Deviations & Double Dips
The markets themselves also find fault with some of FERC’s suggestions for demand response.
The commission proposes that during supply emergencies (and maybe other times, too) it should bar RTO/ISO markets from assessing various types of uplift penalties for load deviations that stem from customer participation in DR.
This correction seems a no-brainer, but in fact has drawn criticism from among the market community, which maintains the deviation penalties account for real costs—costs that don’t go away simply because of DR.
In a similar example, FERC suggests demand resources supply certain types of ancillary services, such as operating or even spinning reserves, if technically capable. And to facilitate that, FERC says markets should allow DR to bid into reserve or ancillary services markets without also having to offer bids into the day-ahead energy market. However, RTO/ISO markets customarily practice what they call “co-optimization,” whereby the ancillary and energy markets are combined into a single auction, with DR resources required to bid in each category, and they don’t want to give that up.
One issue looks like a red herring, however.

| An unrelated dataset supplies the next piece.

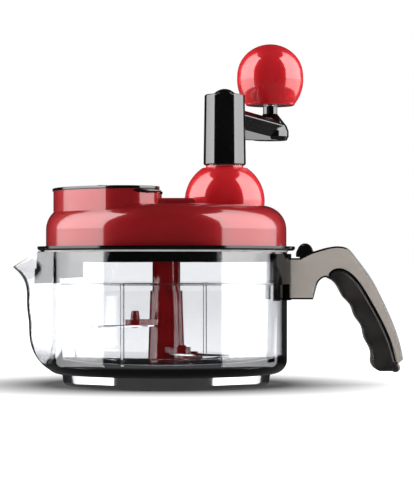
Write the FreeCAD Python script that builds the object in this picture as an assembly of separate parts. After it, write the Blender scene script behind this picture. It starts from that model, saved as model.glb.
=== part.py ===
import FreeCAD, Part
import math
import os
from FreeCAD import Vector

# Crank food chopper: a clear bowl with a full-height spout and a side handle,
# a red lid that carries a feed chute and a two-gear drive, a crank on top, and
# a blade column that stands on a pin in the middle of the bowl.
# Millimetres. +Z is up, +X points at the handle and -X at the spout.
# The origin is the middle of the base cap's underside, on the bowl's axis.

# Fits between pieces
running_gap = 0.05
plug_gap = 0.3
passing_gap = 0.5
small_edge = 0.6
overlap = 1.0

# Base cap under the bowl
base_inset = 12.5
base_height = 8.3
base_wall = 3.4
base_floor = 2.6
base_draft = 1.2
base_corner = 3.2

# Bowl
bowl_radius = 90.5
bowl_wall = 2.6
bowl_rim = 98.8
bowl_floor_rise = 6.7
bowl_floor_thickness = 3.5
bowl_foot_wall = 2.6
bowl_outer_corner = 10.0
bowl_inner_corner = 8.0
fill_line_drop = 23.0
fill_line_step = 1.0
baffle_angle = 70.0
baffle_width = 2.2
baffle_depth = 2.4
rail_half_width = 3.5
rail_depth = 2.6
rail_drop = 32.8

# Spout, a full-height beak with walls that run to its nose. Each step is a height above the
# base cap or a depth below the rim, and how far the nose stands out from the bowl's side
spout_half_angle = 26.0
spout_nose_radius = 12.0
spout_lower_steps = ((1.2, -6.5), (4.5, 0.3), (11.2, 6.5), (20.7, 10.9), (39.7, 12.7), (54.7, 14.0))
spout_mouth_steps = ((23.8, 15.0), (11.9, 23.5), (0.0, 34.0))
spout_floor_rise = 2.0
spout_lip_offset = 3.5
spout_lip_angle = 28.2

# Centre pin that the blade column turns on
pin_radius = 3.0
pin_length = 44.0
pin_boss_radius = 7.5
pin_boss_height = 5.0

# Blade column
column_bottom_gap = 1.2
column_foot_radius = 13.75
column_waist_radius = 12.0
column_neck_radius = 10.4
column_waist_rise = 55.0
column_top_gap = 4.0
column_bore_end = 2.0
bush_wall = 2.0
column_bush_length = 40.0
recess_gap = 0.6

# Blades and the arms that hold them
blade_thickness = 1.0
blade_wall_gap = 12.5
blade_root_width = 15.0
blade_tip_width = 5.0
blade_sweep = 16.0
blade_front_bow = 2.4
blade_back_bow = 1.6
blade_tang = 7.0
blade_tang_cover = 1.0
arm_width = 13.0
arm_thickness = 4.2
arm_length = 33.5
post_radius = 3.6
post_height = 6.5
post_draft = 0.9
low_post_height = 1.6
rivet_radius = 1.8
rivet_head_radius = 2.9
rivet_head_draft = 0.7
rivet_head_height = 0.8
lower_blade_rise = 3.0
middle_blade_rise = 9.3
upper_blade_rise = 29.5
lower_blade_heading = 40.0
middle_blade_heading = -64.0
upper_blade_heading = 212.0

# Drive axes and gears
gear_module = 1.25
crank_gear_teeth = 52
pinion_teeth = 18
gear_pressure_angle = 20.0
gear_backlash = 0.25
gear_addendum = 0.95
gear_dedendum = 1.25
crank_gear_width = 9.0
pinion_width = 11.0
gear_web = 3.5
gear_rim = 4.5
gear_hub_radius = 10.0
gear_bottom_gap = 2.2

# Drive spindle that carries the pinion and drives the blade column
spindle_flats = 8.0
spindle_journal_radius = 4.75
spindle_top_radius = 4.0
spindle_drop = 18.0
spindle_top_gap = 1.0

# Black inner lid: flange, skirt and gearbox floor in one moulding
flange_overhang = 5.9
flange_thickness = 3.0
flange_gap = 1.2
flange_edge = 1.2
skirt_gap = 5.9
skirt_wall = 2.5
skirt_depth = 8.5
plate_thickness = 3.0
locating_rib_height = 5.0
locating_rib_wall = 2.4
baffle_tab_half_angle = 34.6
baffle_tab_depth = 12.0
baffle_tab_corner = 3.5
spout_gate_width = 16.0
spout_gate_depth = 24.5
spout_gate_offset = 3.3
spout_gate_wall = 3.0
spout_gate_roof = 2.0
bayonet_angles = (236.5, 356.5, 116.5)
bayonet_half_angle = 8.5
bayonet_depth = 2.2
bayonet_height = 4.6
lower_boss_height = 5.0
lower_boss_wall = 2.4
bush_flange = 1.0
bush_flange_width = 1.2

# Lid seal
seal_width = 4.0
seal_groove = 1.0

# Red lid shell
lid_inset = 0.5
lid_wall = 2.5
lid_height = 30.5
lid_shoulder = 18.0
pad_radius = 20.0
pad_height = 5.5
pad_edge = 3.0

# Feed chute: a kidney on an arc about the lid's axis
chute_margin = 5.5
chute_half_width = 25.0
chute_half_angle = 60.2
chute_wall = 2.5
chute_rise = 10.5
chute_outlet_step = 3.2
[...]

The Edison Electric Institute has argued for the last year or so that it is wrong to offer a reward to the party offering DR (which often reflects reliability or capacity benefits accruing to the market at large), and then to allow the DR seller also to pocket the energy-cost savings from not purchasing the energy in the first place. EEI says such a practice represents double compensation. FERC then asks in its ANOPR whether EEI’s argument is correct.
In fact, PJM seems to bolster the EEI argument through a practice that some call a “generation offset,” whereby it reduces the DR incentive payment by the generation- and transmission-cost portions of the DR offeror’s retail bill. And ISO New England “reconstitutes” its DR incentive payments, as it calls it, by essentially backing off capacity payments in its FCM process, equaling capacity incentives paid directly in recognition of the DR-resource offer.
Even so, the great majority of ANOPR comments submitted to date reveal a clear consensus that EEI’s argument won’t hold water.
As the Sacramento Municipal Utility District puts it, “this ‘double benefit’ is not materially different from the benefit received by generators who are also customers of LSEs and whose sale of generating capacity may serve to reduce the prices paid for power by all customers, including itself.”
In fact, Congress itself seems to disagree with EEI. In section 1252(f) of the 2005 Energy Policy Act, which promises federal encouragement of DR, Congress says “the benefits of such demand response that accrue to those not deploying such technology and devices, but who are part of the same regional electricity entity, shall be recognized.”
Alcoa sums up the industry sentiment: “The double compensation contention is a chimera.”